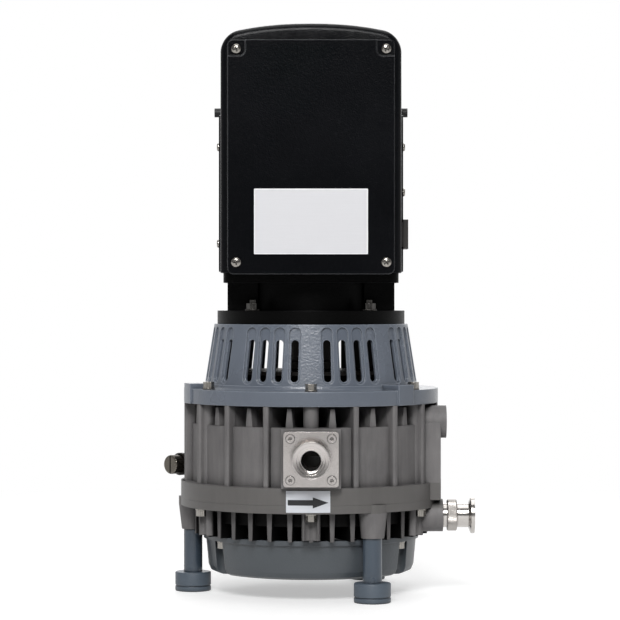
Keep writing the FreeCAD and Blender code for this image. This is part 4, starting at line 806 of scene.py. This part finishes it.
def footShape(look, spot):
    radius, height, edge = look["radius"], look["height"], look["edge"]
    sole, groove = look["sole"], look["groove"]
    profile = [(0, look["holeDepth"]), (look["hole"], look["holeDepth"]), (look["hole"], 0)]
    profile += roundedCorner(radius - edge, edge, edge, -90, 0)
    lip = groove / 4
    profile += [(radius, sole - lip), (radius - lip, sole), (radius - groove, sole),
                (radius - groove, sole + groove), (radius - lip, sole + groove),
                (radius, sole + groove + lip)]
    profile += roundedCorner(radius - edge, height - edge, edge, 0, 90)
    profile.append((0, height))
    return spun(profile, spot, (0, 0, 1), look["steps"])


for side in ("rear", "left", "front"):
    low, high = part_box("foot_" + side)
    spot = ((low.x + high.x) / 2, (low.y + high.y) / 2, 0)
    pad = finished("footPad." + side, footShape(footLook, spot), footEnamel,
                   "pump_body")
    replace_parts(softShaded(pad), "foot_" + side)
print("feet made")


# knurled nut on the exhaust
nutLook = {
    "radius": 0.0128,
    "bore": 0.0101,
    "width": 0.008,
    "edge": 0.0007,
    "teeth": 84,
    "toothDepth": 0.00028,
}


def nutShape(look, middle):
    half, edge, radius = look["width"] / 2, look["edge"], look["radius"]
    profile = [(look["bore"], -half), (radius - edge, -half), (radius, edge - half),
               (radius, half - edge), (radius - edge, half), (look["bore"], half),
               (look["bore"], -half)]
    steps = look["teeth"] * 2
    shape = spun(profile, (0, 0, 0), (0, 0, 1), steps)
    pitch = 2 * math.pi / steps
    for v in shape.verts:
        reach = math.hypot(v.co.x, v.co.y)
        tooth = round(math.atan2(v.co.y, v.co.x) / pitch) % 2
        if reach > radius - edge / 2 and tooth:
            v.co.xy *= (radius - look["toothDepth"]) / radius
    turn = Matrix.Rotation(math.radians(90), 4, "Y")
    bmesh.ops.transform(shape, matrix=Matrix.Translation(middle) @ turn, verts=shape.verts)
    return shape


nut = finished("exhaustNut", nutShape(nutLook, nutMiddle), metalFinish("nutStainless", nutSteel),
               "pump_body")
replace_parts(nut, "exhaust_nut")
print("exhaust nut made")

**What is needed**
Reproduce the data shown above exactly.

**Response to this task**
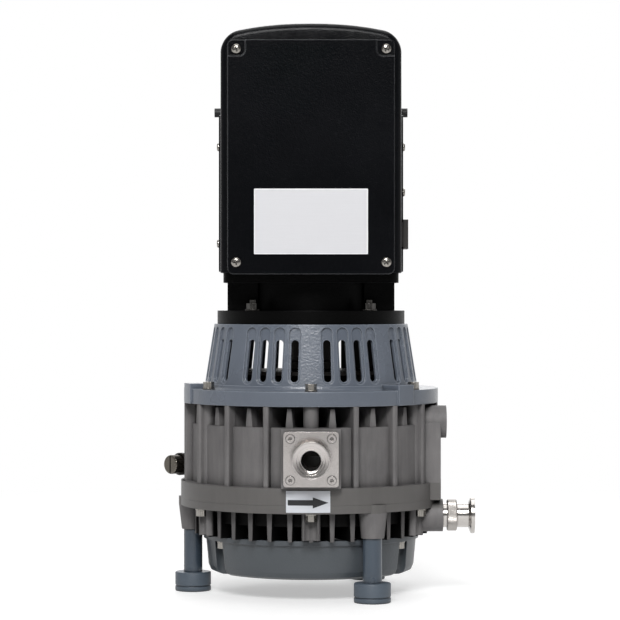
Keep writing the FreeCAD and Blender code for this image. This is part 4, starting at line 806 of scene.py. This part finishes it.
def footShape(look, spot):
    radius, height, edge = look["radius"], look["height"], look["edge"]
    sole, groove = look["sole"], look["groove"]
    profile = [(0, look["holeDepth"]), (look["hole"], look["holeDepth"]), (look["hole"], 0)]
    profile += roundedCorner(radius - edge, edge, edge, -90, 0)
    lip = groove / 4
    profile += [(radius, sole - lip), (radius - lip, sole), (radius - groove, sole),
                (radius - groove, sole + groove), (radius - lip, sole + groove),
                (radius, sole + groove + lip)]
    profile += roundedCorner(radius - edge, height - edge, edge, 0, 90)
    profile.append((0, height))
    return spun(profile, spot, (0, 0, 1), look["steps"])


for side in ("rear", "left", "front"):
    low, high = part_box("foot_" + side)
    spot = ((low.x + high.x) / 2, (low.y + high.y) / 2, 0)
    pad = finished("footPad." + side, footShape(footLook, spot), footEnamel,
                   "pump_body")
    replace_parts(softShaded(pad), "foot_" + side)
print("feet made")


# knurled nut on the exhaust
nutLook = {
    "radius": 0.0128,
    "bore": 0.0101,
    "width": 0.008,
    "edge": 0.0007,
    "teeth": 84,
    "toothDepth": 0.00028,
}


def nutShape(look, middle):
    half, edge, radius = look["width"] / 2, look["edge"], look["radius"]
    profile = [(look["bore"], -half), (radius - edge, -half), (radius, edge - half),
               (radius, half - edge), (radius - edge, half), (look["bore"], half),
               (look["bore"], -half)]
    steps = look["teeth"] * 2
    shape = spun(profile, (0, 0, 0), (0, 0, 1), steps)
    pitch = 2 * math.pi / steps
    for v in shape.verts:
        reach = math.hypot(v.co.x, v.co.y)
        tooth = round(math.atan2(v.co.y, v.co.x) / pitch) % 2
        if reach > radius - edge / 2 and tooth:
            v.co.xy *= (radius - look["toothDepth"]) / radius
    turn = Matrix.Rotation(math.radians(90), 4, "Y")
    bmesh.ops.transform(shape, matrix=Matrix.Translation(middle) @ turn, verts=shape.verts)
    return shape


nut = finished("exhaustNut", nutShape(nutLook, nutMiddle), metalFinish("nutStainless", nutSteel),
               "pump_body")
replace_parts(nut, "exhaust_nut")
print("exhaust nut made")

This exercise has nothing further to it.